Canoe (their SNES emulator) is definitely their own creation, it's very limited and can mostly only run the games they've released with it.

I think it has some similar bugs to ZSNES, but that's just because they're both crappy low-accuracy emulators.


Interestingly, their NES emulator uses the file format of the freeware INES emulator (which became the de facto standard format for all NES emulators, and of course for distributing ROMs online).

At the very least, this indicates that Nintendo definitely relied on resources and documentation from the NES emulation community. But it also raises questions as to why they used the INES format as opposed to some internal format of their own: was it just because they wanted to use a spec they found online instead of writing their own, or did they pirate their own games to test (or even ship)?


> But it also raises questions as to why they used the INES format as opposed to some internal format of their own

The answer to that that I've seen is simply they hired a man who previously worked on INES: https://web.archive.org/web/20061228071701/http://www.n-side... . This man is then top credited in Animal Crossing for "NES Emulator Program".
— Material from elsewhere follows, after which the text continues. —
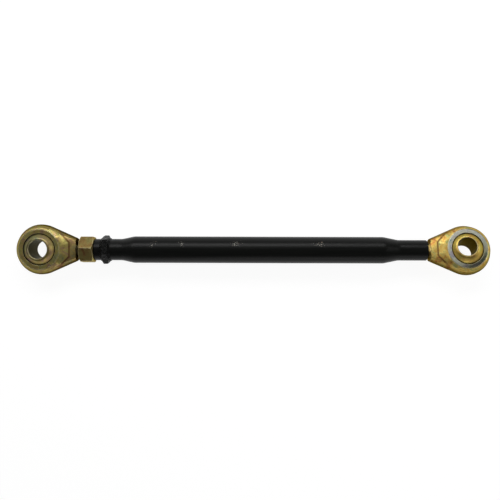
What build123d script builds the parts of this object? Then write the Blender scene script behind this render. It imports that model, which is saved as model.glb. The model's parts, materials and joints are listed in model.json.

iirc they used a open-source emu on their snes/nes mini


Nintendo's NES/SNES emulators have always been their own in-house tools. The NES/SNES Classic consoles did run on Linux, and Nintendo published the operating system source code as required by the software licenses, appropriately. The emulators are not part of the source release, and very likely derived from the same ones used on Wii virtual console (possibly older, Animal Crossing had a NES emulator on the GameCube too).

There's a popular myth floating around that Nintendo downloaded Super Mario Bros. off the internet only to sell it back to players via the Wii virtual console, but I'm only comfortable with calling it a myth because it's based on the fact that the embedded iNES file in the VC release is identical to iNES files you can find online. There's only one standalone version of Super Mario Bros. on the NES, and you can trivially recreate an exact file on your very own if you have the cartridge and a ROM dumping utility. It's a pretty good possibility that Nintendo created their virtual ROM in exactly the same fashion. The iNES format itself is very simple, and Nintendo hired the iNES developer to work on their in-house software; he could have easily just brought that same format into their official projects. (EDIT: This last sentence appears to have been another myth I bought into, see the reply to this comment.)


My understanding is that The "Nintendo hired the iNES Developer" story is actually it's own myth!

The person referenced who Nintendo hired is Kawase Tomohiro.

The basis for calling him "The iNES Developer" is that, in a changelog for 0.7 of iNES, Marat Fayzullin - the developer of iNES - wrote: "Sound support completely rewritten, thanks to Kawase Tomohiro"

That is the entirety of the association. That single line in a changelog. Based on similar "thanks" lines it was probably because they reported some emulation issues and not because they personally rewrote the sound support for the emulator, but resulted in Marat doing so. It's actually interesting how these stories seem to change over time. The last time I heard this, the story was that Nintendo had hired somebody who contributed to iNES, which was at least technically true if a bit misleading, but it seems that now the story is that they hired *the* iNES Developer. Which seems particularly silly when we consider the basis is that 8 word changelog line.


Interesting, I always assumed Marat himself was hired. Thanks for the correction!


Could be buying into the myth, but I read somewhere that there was header or metadata in one of the ROMs that basically betrayed that it had been downloaded from a popular ROM site. Is that not right?


Maybe you're thinking of the 'Playstation Classic' ? That uses PCSX directly and got some flack for it.

See: https://arstechnica.com/gaming/2018/11/sony-using-open-sourc...



I recall something like that when they released those mini consoles like the mini NES (NES Classic). But looking into it now, it seems that only used OSS software (linux, busy box, alsa, etc.).